** start Source data **

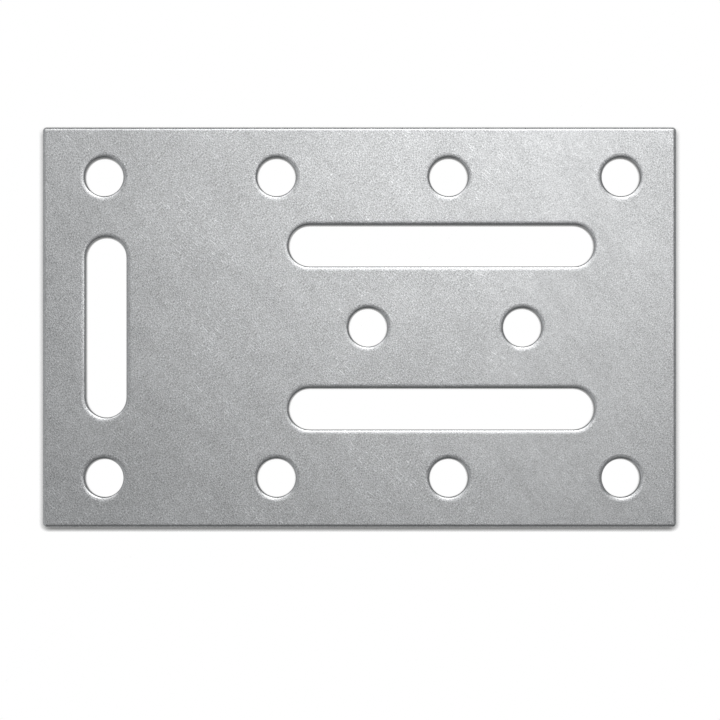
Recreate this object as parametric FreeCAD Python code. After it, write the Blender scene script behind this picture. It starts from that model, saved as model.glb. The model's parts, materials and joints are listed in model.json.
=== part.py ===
import FreeCAD, Part
import math
import os

# A flat mending plate, punched from one piece of sheet steel. It lies on its underside, with the
# origin under its centre, +X along its length and +Z out of the face that the punches entered.

# Blank
length = 80.0
width = 50.5
thickness = 2.5
corner_radius = 0.5

# Sheared edge round the outline and every opening: the face rolls over into a straight
# burnished land, and below the land the metal breaks away at a slight slope
outline_roll_width = 0.45
outline_roll_depth = 0.3
opening_roll_width = 0.55
opening_roll_depth = 0.2
breakout_width = 0.07
breakout_height = 0.8

# Round screw holes: two rows along the long edges, and a pair on the centre line
hole_diameter = 4.9
side_margin = 6.25
column_count = 4
left_margin = 7.75
right_margin = 7.0
centre_pair_spacing = 19.5
centre_pair_from_left = 50.8

# Two long slots side by side, along the plate
long_slot_width = 5.25
long_slot_spacing = 20.6
long_slots_from_left = 31.05
long_slots_from_right = 10.35

# One short slot across the plate
short_slot_width = 5.15
short_slot_length = 22.8
short_slot_from_left = 8.0

ORIGIN = FreeCAD.Vector(0, 0, 0)
UP = FreeCAD.Vector(0, 0, 1)


def point(across, height):
    """A point of a section drawn in the XZ plane."""
    return FreeCAD.Vector(across, 0, height)


def line(start, end):
    return Part.LineSegment(start, end).toShape()


def half_section(reach, side):
    """The face between the middle of a block and its sheared edge.

    The land stands at reach from the middle. The roll, a quarter of an ellipse, and the
    break-out leave it towards the metal: inwards (side -1) on the blank, outwards (side 1) on
    what is punched out of it.
    """
    roll_width = outline_roll_width if side < 0 else opening_roll_width
    roll_depth = outline_roll_depth if side < 0 else opening_roll_depth
    roll_centre = point(reach + side * roll_width, thickness - roll_depth)
    crest = point(reach + side * roll_width, thickness)
    shoulder = point(reach, thickness - roll_depth)
    roll = Part.Arc(Part.Ellipse(shoulder, crest, roll_centre), 0, math.pi / 2).toShape()
    land_foot = point(reach, breakout_height)
    foot = point(reach + side * breakout_width, 0)
    outline = [
        line(ORIGIN, foot),
        line(foot, land_foot),
        line(land_foot, shoulder),
        roll,
        line(crest, point(0, thickness)),
        line(point(0, thickness), ORIGIN),
    ]
    return Part.Face(Part.Wire(outline))


def post(radius, side):
    """A round post with the sheared edge all round it."""
    return half_section(radius, side).revolve(ORIGIN, UP, 360)


def bar(half_width, run, side):
    """A straight bar along Y with a sheared edge on both sides."""
    right = half_section(half_width, side)
    left = right.rotated(ORIGIN, UP, 180)
    travel = FreeCAD.Vector(0, run, 0)
    solid = right.extrude(travel).fuse(left.extrude(travel))
    return solid.translated(-travel / 2)


def sheared_block(size_x, size_y, radius, side):
    """A block with round corners and a sheared edge: a rectangle, a slot or a disc."""
    reach_x = size_x / 2 - radius
    reach_y = size_y / 2 - radius
    corners = {(x, y) for x in (-reach_x, reach_x) for y in (-reach_y, reach_y)}
    round_post = post(radius, side)
    pieces = [round_post.translated(FreeCAD.Vector(x, y, 0)) for x, y in sorted(corners)]
    if reach_y > 0:
        pieces.append(bar(size_x / 2, 2 * reach_y, side))
    if reach_x > 0:
        pieces.append(bar(size_y / 2, 2 * reach_x, side).rotated(ORIGIN, UP, 90))
    if len(pieces) == 1:
        return pieces[0]
    return pieces[0].fuse(pieces[1:]).removeSplitter()


def blank():
    return sheared_block(length, width, corner_radius, -1)


def hole_places():
    """The centres of the round holes: the columns of both rows, then the centre pair."""
    first_column = left_margin - length / 2
    column_pitch = (length - left_margin - right_margin) / (column_count - 1)
    row = width / 2 - side_margin
    places = []
    for column in range(column_count):
        x = first_column + column * column_pitch
        places += [(x, -row), (x, row)]
    pair_middle = centre_pair_from_left - length / 2
    places += [(pair_middle + side * centre_pair_spacing / 2, 0) for side in (-1, 1)]
    return places


def holes():
    punch = sheared_block(hole_diameter, hole_diameter, hole_diameter / 2, 1)
    return [punch.translated(FreeCAD.Vector(x, y, 0)) for x, y in hole_places()]


def long_slots():
    left_end = long_slots_from_left - length / 2
    right_end = length / 2 - long_slots_from_right
    punch = sheared_block(right_end - left_end, long_slot_width, long_slot_width / 2, 1)
    middle = (left_end + right_end) / 2
    offset = long_slot_spacing / 2
    return [punch.translated(FreeCAD.Vector(middle, y, 0)) for y in (-offset, offset)]


def short_slot():
    punch = sheared_block(short_slot_width, short_slot_length, short_slot_width / 2, 1)
    return punch.translated(FreeCAD.Vector(short_slot_from_left - length / 2, 0, 0))


def mending_plate():
    openings = holes() + long_slots() + [short_slot()]
    return blank().cut(openings).removeSplitter()


os.makedirs("parts", exist_ok=True)
mending_plate().exportStep("parts/mending_plate.step")
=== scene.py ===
import bpy
import json
import math
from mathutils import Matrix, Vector

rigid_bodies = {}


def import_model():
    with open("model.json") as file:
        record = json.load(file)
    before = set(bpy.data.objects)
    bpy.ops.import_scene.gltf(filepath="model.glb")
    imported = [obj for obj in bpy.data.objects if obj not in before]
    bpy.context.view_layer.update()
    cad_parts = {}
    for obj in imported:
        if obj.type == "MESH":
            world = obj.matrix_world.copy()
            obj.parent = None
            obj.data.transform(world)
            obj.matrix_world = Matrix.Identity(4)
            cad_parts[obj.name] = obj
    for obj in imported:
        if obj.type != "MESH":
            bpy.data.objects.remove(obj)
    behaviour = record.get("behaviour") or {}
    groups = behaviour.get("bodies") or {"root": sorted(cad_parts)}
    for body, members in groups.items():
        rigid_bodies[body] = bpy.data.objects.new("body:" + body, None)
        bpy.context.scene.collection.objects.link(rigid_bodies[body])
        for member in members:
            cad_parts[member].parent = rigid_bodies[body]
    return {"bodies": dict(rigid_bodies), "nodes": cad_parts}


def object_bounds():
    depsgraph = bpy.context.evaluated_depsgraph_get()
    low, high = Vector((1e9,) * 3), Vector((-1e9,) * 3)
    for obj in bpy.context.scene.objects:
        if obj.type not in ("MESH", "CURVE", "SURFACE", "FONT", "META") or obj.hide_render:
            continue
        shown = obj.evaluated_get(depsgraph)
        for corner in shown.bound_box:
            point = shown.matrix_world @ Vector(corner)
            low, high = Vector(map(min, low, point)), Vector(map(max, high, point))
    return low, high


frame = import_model()

MM = 0.001

# Steel: how light and how rough its faces, rolls and cut walls are, and how deep its grain is
FACE_LEVEL = 0.567
WALL_LEVEL = 0.42
RED_CAST = 0.99
BLUE_CAST = 1.008
FACE_ROUGHNESS = 0.42
ROLL_ROUGHNESS = 0.25
WALL_ROUGHNESS = 0.38
GRAIN_DEPTH = 0.008 * MM

# The upward part of the normal where a face becomes a roll and where a roll becomes a wall, and
# the heights between which a wall's smooth land gives way to its torn foot
ROLL_NORMAL = (0.998, 0.95)
WALL_NORMAL = (0.5, 0.3)
TORN_HEIGHT = (0.95 * MM, 0.7 * MM)

# Along the plate the grain streaks turn from one diagonal to the other, over a ragged stretch. In the colour
# this turn is painted sheen: the streaks are drawn lighter and darker the way the lamp's highlight catches
# them on either side.
GRAIN_AND_SHEEN_TURNS = (20.0 * MM, 50.0 * MM)
GRAIN_AND_SHEEN_TURN_RAGGED = 20.0 * MM

# Scratches: how strong they are to the left and to the right of that stretch. They lighten the colour: real
# scratches with a painted glint, strong on the side where the lamp would catch them.
LEFT_SCRATCHES_AND_GLINTS = 0.4
RIGHT_SCRATCHES_AND_GLINTS = 0.08

# Table: white and right under the plate, with a painted shadow only a line wide. The painted shadow leans as
# if the light came from above and behind, so the plate darkens it in front.
TABLE_HALF = 1.5
TABLE_DROP = 0.01 * MM
TABLE_LEVEL = 0.7
PAINTED_SHADOW_LEAN = math.radians(52)
SHADOW_SAMPLES = 8
SHADOW_POWER = 1.9
SHADOW_REACH_IN_OPENINGS = 0.25 * MM
SHADOW_REACH_OUTSIDE = 0.75 * MM
OUTLINE_INSETS = (1.0 * MM, 0.5 * MM)

# Table as the steel mirrors it, with painted shade near the plate
MIRRORED_LEVEL = 0.9
MIRRORED_SHADE_REACH = 4.0 * MM

# Room: a level all round, and what is added towards a side. Each row has an axis, where along it
# the change starts and ends, and the amount.
ROOM_CAST = (0.97, 0.985, 1.0, 1)
ROOM_LEVEL = 0.12
ROOM_GLOWS = (
    ("Z", 0.5, 0.95, 0.15),
    ("Y", 0.4, 0.95, 0.08),
    ("X", -0.2, -0.6, 0.4),
    ("X", -0.7, -1.0, -0.2),
    ("X", 0.2, 0.9, 0.16),
)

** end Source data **

Write down exactly the span of lines above from the one containing "length / 2, 0, 0))" to the one containing "bpy.context.view_layer.update()", both ends included.

- _Final result_
    return punch.translated(FreeCAD.Vector(short_slot_from_left - length / 2, 0, 0))


def mending_plate():
    openings = holes() + long_slots() + [short_slot()]
    return blank().cut(openings).removeSplitter()


os.makedirs("parts", exist_ok=True)
mending_plate().exportStep("parts/mending_plate.step")
=== scene.py ===
import bpy
import json
import math
from mathutils import Matrix, Vector

rigid_bodies = {}


def import_model():
    with open("model.json") as file:
        record = json.load(file)
    before = set(bpy.data.objects)
    bpy.ops.import_scene.gltf(filepath="model.glb")
    imported = [obj for obj in bpy.data.objects if obj not in before]
    bpy.context.view_layer.update()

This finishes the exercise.